HSAs are in a unique category. They are very similar to the 401(k) or IRA. You can save your money tax-free and let it grow, tax-free.
But unlike a 401(k) or IRA, you can access that money before retirement without penalty. You can use your tax-free contributions for qualified out-of-pocket medical expenses today.
You are faced with a tough decision, save for tomorrow or spend today. Before we look at how these strategies might fit your lifestyle, let’s review the current HSA market conditions.
HSA Spending vs. Investing
In 2017, HSA accounts holders spent over $22.5 billion dollars on presumed qualified out-of-pocket medical expenses. In fact, only 18% of all HSA assets are in investments as of December 31, 2017.

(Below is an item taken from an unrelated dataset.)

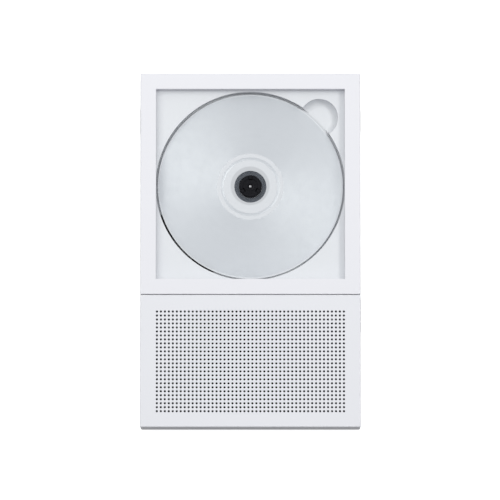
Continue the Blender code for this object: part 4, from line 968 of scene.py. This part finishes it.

As you can see the overwhelming majority of HSA users choose to spend their tax-free dollars each year. This isn’t a huge surprise as health insurance premiums and costs continue to rise.
HSA Spending (2017)
82% of all HSA funds were spent in 2017. Wow! These pre-tax funds helped Americans pay for out-of-pocket medical expenses. Fun fact, 86% of all HSA spending is with a debit card.
HSA Investments (2017)
In 2017, HSA investments assets grew by 53% and now total $8.3 billion. In addition, more HSA accounts were left unfunded in 2017 vs. 2016. The percentage of unfunded accounts dropped from 24% to 20%. This increases the opportunity for HSA spenders to become HSA investors in 2018. Little by little more American’s are investing more HSA dollars each year.
Should You Spend or Invest Your HSA?
This is entirely up to you! Use your HSA (and it’s full features of benefits) in the ways that work best for you. The benefits of an HSA create a unique opportunity to choose your own path in an otherwise stringent and restrictive healthcare space.
Data Source: 2017 Year-End Devenir HSA Research Report
Disclaimer: the content presented in this article are for informational purposes only, and is not, and must not be considered tax, investment, legal, accounting or financial planning advice, nor a recommendation as to a specific course of action. Investors should consult all available information, including fund prospectuses, and consult with appropriate tax, investment, accounting, legal, and accounting professionals, as appropriate, before making any investment or utilizing any financial planning strategy.